## Request
Print out every line, exactly as written.

____

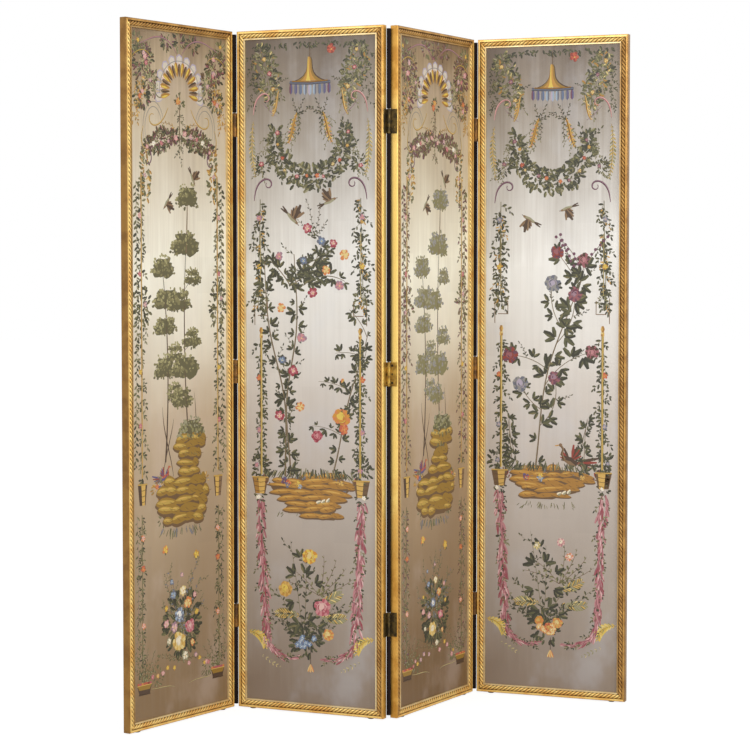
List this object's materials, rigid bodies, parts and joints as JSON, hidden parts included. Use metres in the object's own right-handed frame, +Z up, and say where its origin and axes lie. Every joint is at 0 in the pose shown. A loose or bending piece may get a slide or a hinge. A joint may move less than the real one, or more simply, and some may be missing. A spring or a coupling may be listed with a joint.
{
  "type": "folding screen",
  "caption": "Free-standing folding screen of hinged leaves, each a painted board in a gilt rope-moulded frame with a plain lacquered back.",
  "frame": {"origin": "middle of the footprint of the standing screen, on the floor under the glides", "axes": "+Z up, +X along the row of leaves from the viewer's left to right, the painted fronts face -Y"},
  "size_m": [1.3402, 0.59, 1.83],
  "materials": {
    "gilt_moulding": "carved wood, gilt, aged with dark recesses",
    "painted_silver_leaf": "board laid with silver leaf, tarnished and varnished, painted with ornament",
    "black_lacquer": "board in dark lacquer, semi-gloss",
    "bare_wood": "bare softwood, inside the leaf",
    "hinge_brass": "aged brass with a dark patina",
    "pin_steel": "dull steel"
  },
  "bodies": {
    "panel_1": {"panel_1_left_stile": "gilt_moulding", "panel_1_right_stile": "gilt_moulding", "panel_1_top_rail": "gilt_moulding", "panel_1_bottom_rail": "gilt_moulding", "panel_1_lower_batten": "bare_wood", "panel_1_upper_batten": "bare_wood", "panel_1_front_board": "painted_silver_leaf", "panel_1_back_board": "black_lacquer", "hinge_1_2_lower_leaf_on_panel_1": "hinge_brass", "hinge_1_2_middle_leaf_on_panel_1": "hinge_brass", "hinge_1_2_upper_leaf_on_panel_1": "hinge_brass"},
    "panel_2": {"panel_2_left_stile": "gilt_moulding", "panel_2_right_stile": "gilt_moulding", "panel_2_top_rail": "gilt_moulding", "panel_2_bottom_rail": "gilt_moulding", "panel_2_lower_batten": "bare_wood", "panel_2_upper_batten": "bare_wood", "panel_2_front_board": "painted_silver_leaf", "panel_2_back_board": "black_lacquer", "hinge_1_2_lower_leaf_on_panel_2": "hinge_brass", "hinge_1_2_middle_leaf_on_panel_2": "hinge_brass", "hinge_1_2_upper_leaf_on_panel_2": "hinge_brass", "hinge_1_2_lower_pin": "pin_steel", "hinge_1_2_middle_pin": "pin_steel", "hinge_1_2_upper_pin": "pin_steel", "hinge_2_3_lower_leaf_on_panel_2": "hinge_brass", "hinge_2_3_middle_leaf_on_panel_2": "hinge_brass", "hinge_2_3_upper_leaf_on_panel_2": "hinge_brass", "hinge_2_3_lower_pin": "pin_steel", "hinge_2_3_middle_pin": "pin_steel", "hinge_2_3_upper_pin": "pin_steel"},
    "panel_3": {"panel_3_left_stile": "gilt_moulding", "panel_3_right_stile": "gilt_moulding", "panel_3_top_rail": "gilt_moulding", "panel_3_bottom_rail": "gilt_moulding", "panel_3_lower_batten": "bare_wood", "panel_3_upper_batten": "bare_wood", "panel_3_front_board": "painted_silver_leaf", "panel_3_back_board": "black_lacquer", "hinge_2_3_lower_leaf_on_panel_3": "hinge_brass", "hinge_2_3_middle_leaf_on_panel_3": "hinge_brass", "hinge_2_3_upper_leaf_on_panel_3": "hinge_brass", "hinge_3_4_lower_leaf_on_panel_3": "hinge_brass", "hinge_3_4_middle_leaf_on_panel_3": "hinge_brass", "hinge_3_4_upper_leaf_on_panel_3": "hinge_brass", "hinge_3_4_lower_pin": "pin_steel", "hinge_3_4_middle_pin": "pin_steel", "hinge_3_4_upper_pin": "pin_steel"},
    "panel_4": {"panel_4_left_stile": "gilt_moulding", "panel_4_right_stile": "gilt_moulding", "panel_4_top_rail": "gilt_moulding", "panel_4_bottom_rail": "gilt_moulding", "panel_4_lower_batten": "bare_wood", "panel_4_upper_batten": "bare_wood", "panel_4_front_board": "painted_silver_leaf", "panel_4_back_board": "black_lacquer", "hinge_3_4_lower_leaf_on_panel_4": "hinge_brass", "hinge_3_4_middle_leaf_on_panel_4": "hinge_brass", "hinge_3_4_upper_leaf_on_panel_4": "hinge_brass"}
  },
  "joints": [
    {"name": "fold_1_2", "type": "hinge", "parent": "panel_2", "child": "panel_1", "pos_m": [-0.40206, 0.06159, 0.91745], "axis": [0, 0, 1], "range_deg": [-79, 101]},
    {"name": "fold_2_3", "type": "hinge", "parent": "panel_2", "child": "panel_3", "pos_m": [0.01206, -0.09427, 0.91745], "axis": [0, 0, 1], "range_deg": [-83.6, 96.4]},
    {"name": "fold_3_4", "type": "hinge", "parent": "panel_3", "child": "panel_4", "pos_m": [0.25547, 0.27524, 0.91745], "axis": [0, 0, -1], "range_deg": [-81.1, 98.9]}
  ]
}
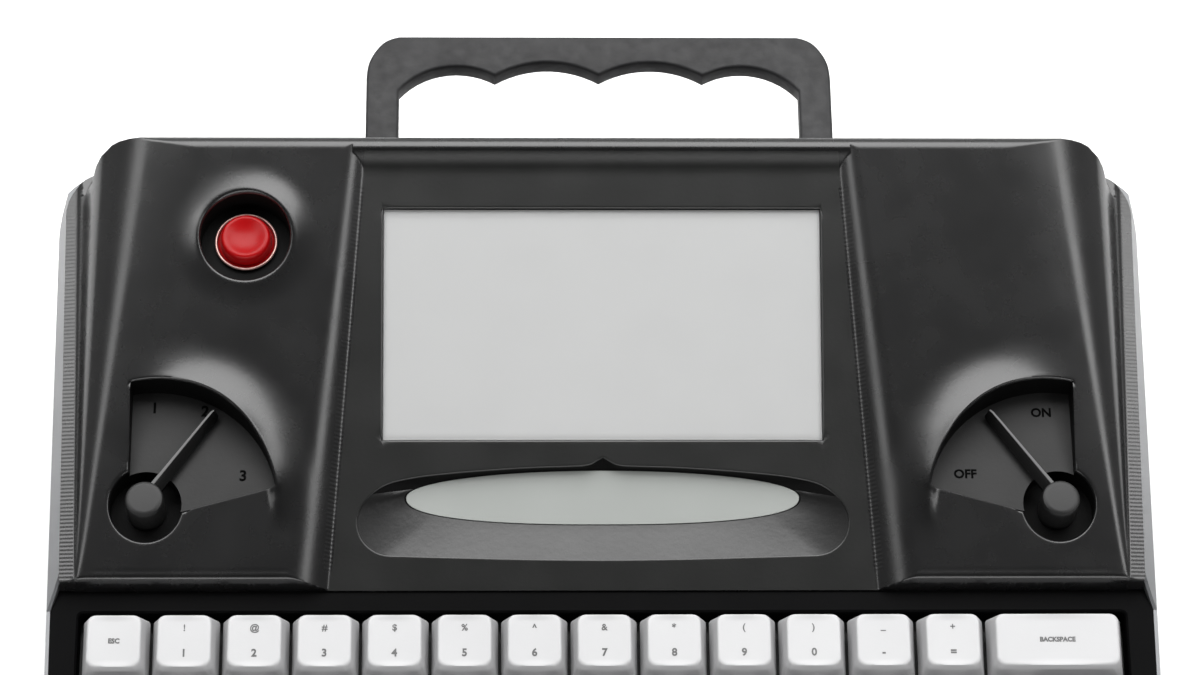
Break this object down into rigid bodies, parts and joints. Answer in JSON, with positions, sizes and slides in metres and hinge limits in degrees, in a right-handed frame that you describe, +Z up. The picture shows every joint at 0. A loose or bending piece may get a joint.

____

## Worked solution
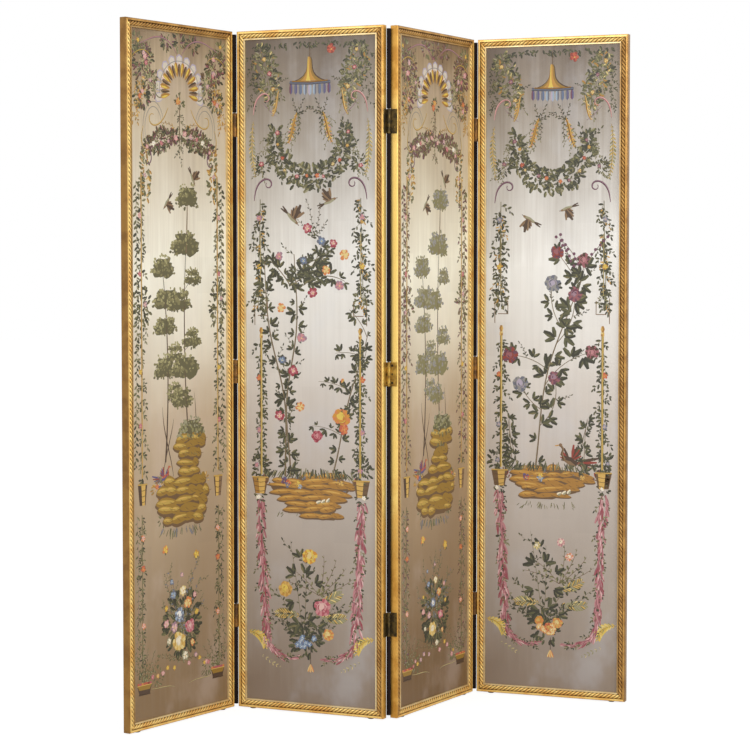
List this object's materials, rigid bodies, parts and joints as JSON, hidden parts included. Use metres in the object's own right-handed frame, +Z up, and say where its origin and axes lie. Every joint is at 0 in the pose shown. A loose or bending piece may get a slide or a hinge. A joint may move less than the real one, or more simply, and some may be missing. A spring or a coupling may be listed with a joint.
{
  "type": "folding screen",
  "caption": "Free-standing folding screen of hinged leaves, each a painted board in a gilt rope-moulded frame with a plain lacquered back.",
  "frame": {"origin": "middle of the footprint of the standing screen, on the floor under the glides", "axes": "+Z up, +X along the row of leaves from the viewer's left to right, the painted fronts face -Y"},
  "size_m": [1.3402, 0.59, 1.83],
  "materials": {
    "gilt_moulding": "carved wood, gilt, aged with dark recesses",
    "painted_silver_leaf": "board laid with silver leaf, tarnished and varnished, painted with ornament",
    "black_lacquer": "board in dark lacquer, semi-gloss",
    "bare_wood": "bare softwood, inside the leaf",
    "hinge_brass": "aged brass with a dark patina",
    "pin_steel": "dull steel"
  },
  "bodies": {
    "panel_1": {"panel_1_left_stile": "gilt_moulding", "panel_1_right_stile": "gilt_moulding", "panel_1_top_rail": "gilt_moulding", "panel_1_bottom_rail": "gilt_moulding", "panel_1_lower_batten": "bare_wood", "panel_1_upper_batten": "bare_wood", "panel_1_front_board": "painted_silver_leaf", "panel_1_back_board": "black_lacquer", "hinge_1_2_lower_leaf_on_panel_1": "hinge_brass", "hinge_1_2_middle_leaf_on_panel_1": "hinge_brass", "hinge_1_2_upper_leaf_on_panel_1": "hinge_brass"},
    "panel_2": {"panel_2_left_stile": "gilt_moulding", "panel_2_right_stile": "gilt_moulding", "panel_2_top_rail": "gilt_moulding", "panel_2_bottom_rail": "gilt_moulding", "panel_2_lower_batten": "bare_wood", "panel_2_upper_batten": "bare_wood", "panel_2_front_board": "painted_silver_leaf", "panel_2_back_board": "black_lacquer", "hinge_1_2_lower_leaf_on_panel_2": "hinge_brass", "hinge_1_2_middle_leaf_on_panel_2": "hinge_brass", "hinge_1_2_upper_leaf_on_panel_2": "hinge_brass", "hinge_1_2_lower_pin": "pin_steel", "hinge_1_2_middle_pin": "pin_steel", "hinge_1_2_upper_pin": "pin_steel", "hinge_2_3_lower_leaf_on_panel_2": "hinge_brass", "hinge_2_3_middle_leaf_on_panel_2": "hinge_brass", "hinge_2_3_upper_leaf_on_panel_2": "hinge_brass", "hinge_2_3_lower_pin": "pin_steel", "hinge_2_3_middle_pin": "pin_steel", "hinge_2_3_upper_pin": "pin_steel"},
    "panel_3": {"panel_3_left_stile": "gilt_moulding", "panel_3_right_stile": "gilt_moulding", "panel_3_top_rail": "gilt_moulding", "panel_3_bottom_rail": "gilt_moulding", "panel_3_lower_batten": "bare_wood", "panel_3_upper_batten": "bare_wood", "panel_3_front_board": "painted_silver_leaf", "panel_3_back_board": "black_lacquer", "hinge_2_3_lower_leaf_on_panel_3": "hinge_brass", "hinge_2_3_middle_leaf_on_panel_3": "hinge_brass", "hinge_2_3_upper_leaf_on_panel_3": "hinge_brass", "hinge_3_4_lower_leaf_on_panel_3": "hinge_brass", "hinge_3_4_middle_leaf_on_panel_3": "hinge_brass", "hinge_3_4_upper_leaf_on_panel_3": "hinge_brass", "hinge_3_4_lower_pin": "pin_steel", "hinge_3_4_middle_pin": "pin_steel", "hinge_3_4_upper_pin": "pin_steel"},
    "panel_4": {"panel_4_left_stile": "gilt_moulding", "panel_4_right_stile": "gilt_moulding", "panel_4_top_rail": "gilt_moulding", "panel_4_bottom_rail": "gilt_moulding", "panel_4_lower_batten": "bare_wood", "panel_4_upper_batten": "bare_wood", "panel_4_front_board": "painted_silver_leaf", "panel_4_back_board": "black_lacquer", "hinge_3_4_lower_leaf_on_panel_4": "hinge_brass", "hinge_3_4_middle_leaf_on_panel_4": "hinge_brass", "hinge_3_4_upper_leaf_on_panel_4": "hinge_brass"}
  },
  "joints": [
    {"name": "fold_1_2", "type": "hinge", "parent": "panel_2", "child": "panel_1", "pos_m": [-0.40206, 0.06159, 0.91745], "axis": [0, 0, 1], "range_deg": [-79, 101]},
    {"name": "fold_2_3", "type": "hinge", "parent": "panel_2", "child": "panel_3", "pos_m": [0.01206, -0.09427, 0.91745], "axis": [0, 0, 1], "range_deg": [-83.6, 96.4]},
    {"name": "fold_3_4", "type": "hinge", "parent": "panel_3", "child": "panel_4", "pos_m": [0.25547, 0.27524, 0.91745], "axis": [0, 0, -1], "range_deg": [-81.1, 98.9]}
  ]
}
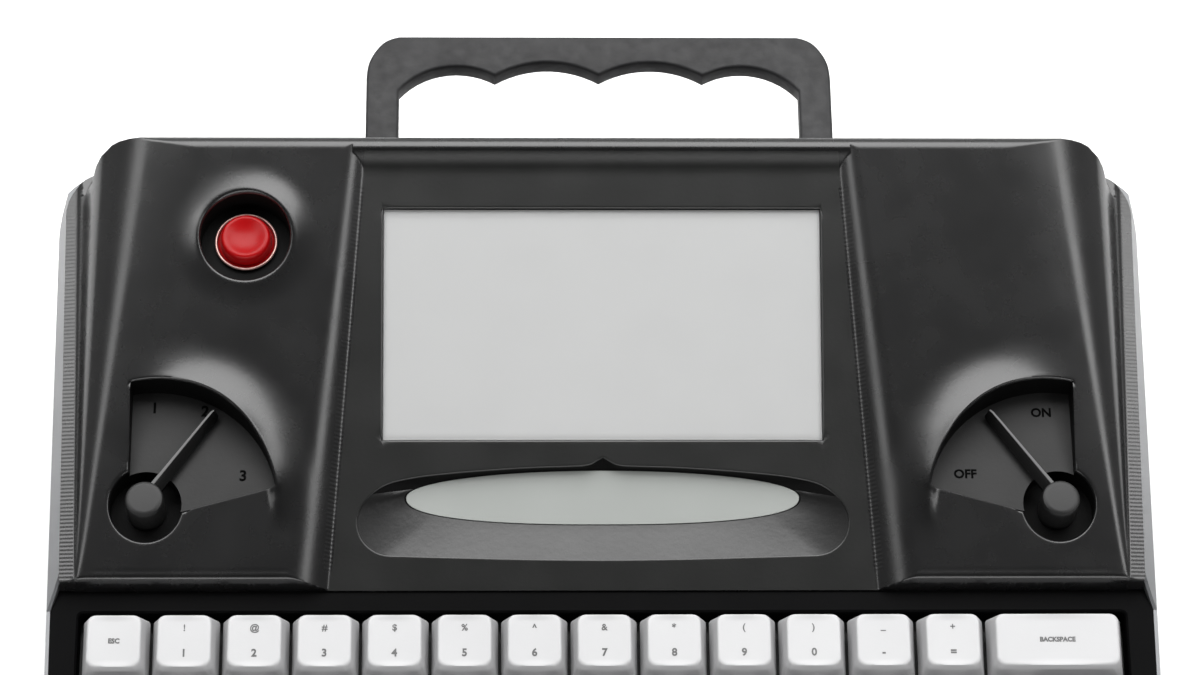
Break this object down into rigid bodies, parts and joints. Answer in JSON, with positions, sizes and slides in metres and hinge limits in degrees, in a right-handed frame that you describe, +Z up. The picture shows every joint at 0. A loose or bending piece may get a joint.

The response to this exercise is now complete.